Absolutely, we live in a digital age and we’re progressing to state where all physical assets will soon have digital representations and titles.

You need somewhere to store these assets securely without someone like IBM gating the ledger to dictate the value. Ideally, you would need an immutable, decentralised ledger that is available for all to see in 11,000 locations across the globe and refreshed every ten minutes.

Furthermore, what if you could transact that value over the internet protocol and trade directly? This ledger will most likely be the bitcoin blockchain as it has the most immutability.

How far are we away from seeing a legitimate bitcoin blockchain economy?

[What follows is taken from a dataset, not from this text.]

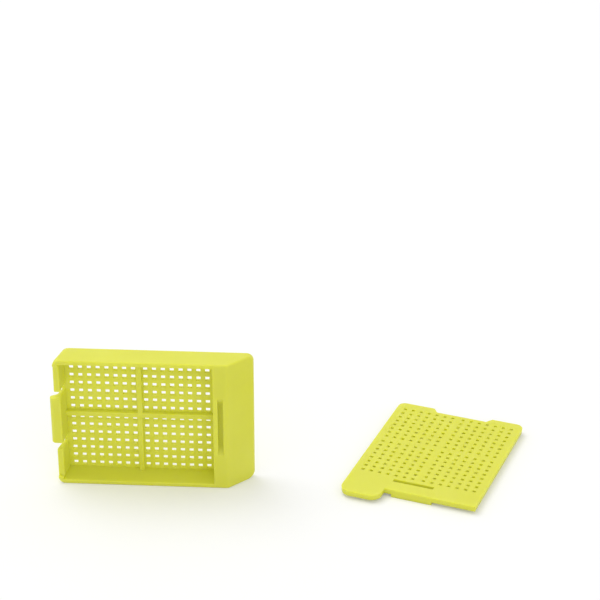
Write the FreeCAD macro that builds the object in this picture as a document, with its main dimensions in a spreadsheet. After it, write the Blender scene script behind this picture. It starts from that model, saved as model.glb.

We’re really not far away from that future. If you wanted to buy a house with bitcoin, sure, you’d have to sell to an established currency but you’d be missing the point of the bitcoin blockchain. The value lies in then being able to place your house deeds on the immutable ledger and, as the transactor of value on this ledger, that is when bitcoin will gain its full currency status. In effect, one bitcoin is a 100 million empty certificates, much like a very sophisticated Excel file. Each file and bitcoin can be immutably assigned an asset whether it’s your Iphone or the Empire State building.

If everything has an immutable and decentralised digital representation, what good is JP Morgan as a rentseeker, or Facebook for that matter? We’re not quite at that stage yet, but the blockchain inflection and revolution will be bigger than the internet; just think about 1995 in San Francisco - the internet only affected developed economies with good infrastructure initially. The majority of the world now has that infrastructure in place, so blockchain will be able to take off.

There’ll be five major protocols including bitcoin as the security protocol, Ethereum as a smart contract protocol etc. moving trillions of dollars through a digital economy.